◆ SOURCE MATERIAL:

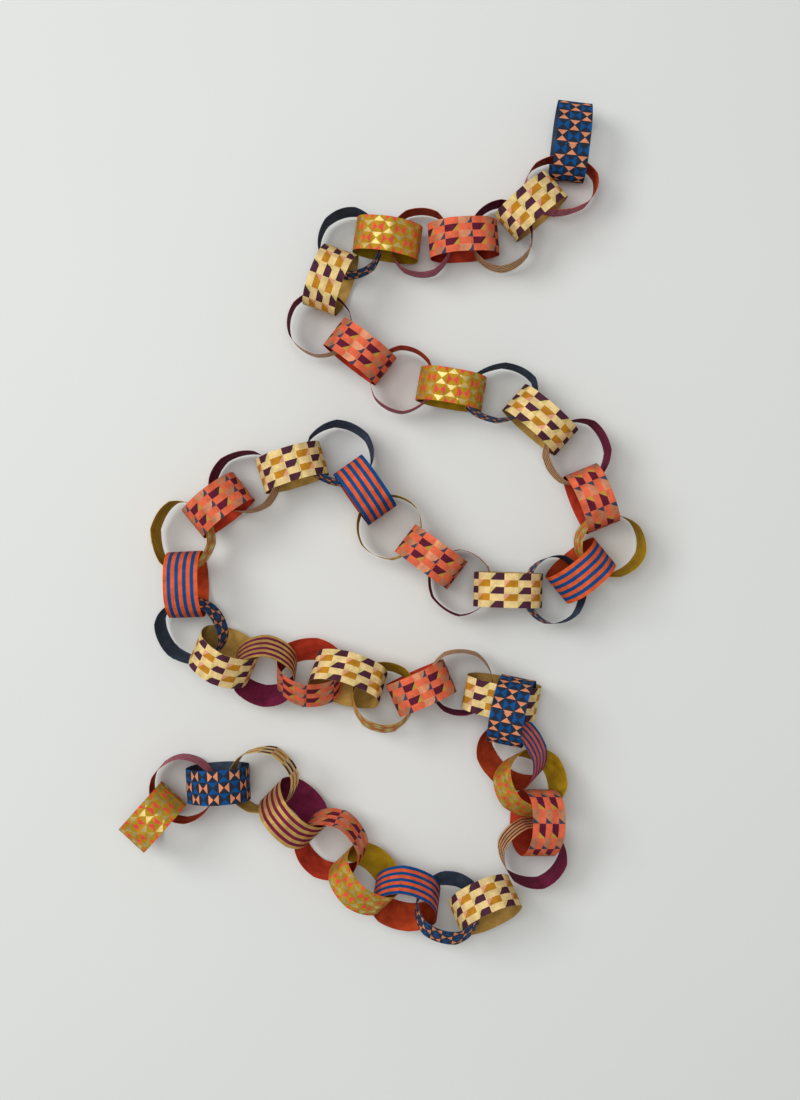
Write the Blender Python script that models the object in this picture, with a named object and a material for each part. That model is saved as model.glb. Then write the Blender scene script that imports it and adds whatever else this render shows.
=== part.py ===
"""Paper chain garland, laid in loose curves on a table.

Each loop is one printed paper strip, bent round and glued to itself at a short lap, and
threaded through the loop before it. The strip keeps its length, so a loop that lies longer is
also lower. LAY gives every loop its paper and the way it lies, and settle() then frees each
loop from its neighbours by small shifts and turns and lets it come to rest on them.
Metres, +Z up. The origin is on the table, under the middle of the whole garland.
"""

import math

import bpy
import numpy as np
from mathutils import Matrix

MM = 0.001
STRIP_LENGTH = 0.207
STRIP_WIDTH = 0.0335
PAPER_THICKNESS = 0.0003
GLUED_LAP = 0.012
TOUCH_GAP = 0.0003

OUTLINE_POINTS = 22
LAP_STEP = 0.0002

# How settle() searches: rounds of tries, the first step in mm and degrees, and what each round
# leaves of it. A loop whose unease is over RESTLESS gets more tries.
SETTLE_SEED = 7
SETTLE_ROUNDS = 56
FIRST_STEP = 3.0
STEP_KEPT = 0.945
RESTLESS = 12.0
TRIES = 7
TRIES_RESTLESS = 14
STATIONS = 56
STATIONS_ACROSS = 7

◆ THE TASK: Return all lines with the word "part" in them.

◆ COMPLETE ANSWER:
Write the Blender Python script that models the object in this picture, with a named object and a material for each part. That model is saved as model.glb. Then write the Blender scene script that imports it and adds whatever else this render shows.
=== part.py ===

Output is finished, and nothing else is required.